Elementary Landscapes: On the semi-decomposibility of select NP-Hard Optimization Problems

Several NP-Hard combinatorial optimization problems have "elementary landscapes." This means that a matrix describing common "natural" neighborhood structures has eigenvectors and eigenvalues that can be used to compute a number of surprising properties about the resulting local search landscape. This includes computing the average value over the entire search space, as well as the average value of the neighbors of every point in the search space. It also places bounds on objective function values for local minima and local maxima. The Traveling Salesman Problem, Graph Coloring and Min-Cut Graph Partitioning all have elementary landscapes. We extend the analysis of elementary landscapes in two directions.

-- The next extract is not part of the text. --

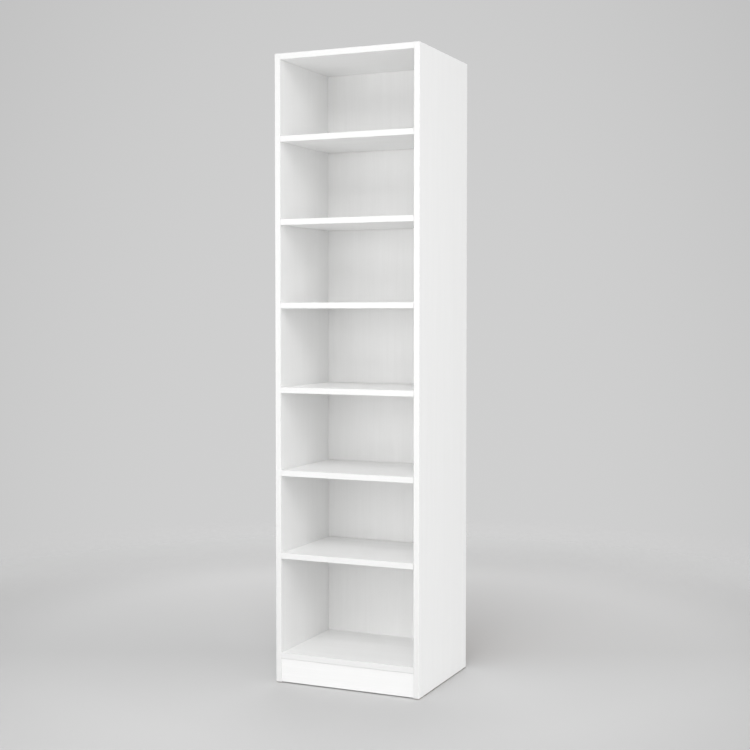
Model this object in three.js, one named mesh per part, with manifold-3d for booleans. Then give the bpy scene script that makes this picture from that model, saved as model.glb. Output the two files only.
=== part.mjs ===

First, we have developed a new model of specific elementary landscapes that makes it possible to compute certain properties of elementary landscapes over partial neighborhoods. Second, we show that other NP-Hard problems such as MAX-K-SAT are a superposition of a small number of elementary landscapes. A Walsh-Hadamard Transform is used to create a polynomial representation of the evaluation function. For MAX-K-SAT the resulting polynomial is of order K and each set of coefficients of a specific order form an elementary landscape. Thus, MAX-3-SAT, the most commonly used objective function for MAXSAT problems, is a superposition of exactly 3 elementary landscapes, making it possible to quickly compute some of the basic properties associated with elementary landscapes.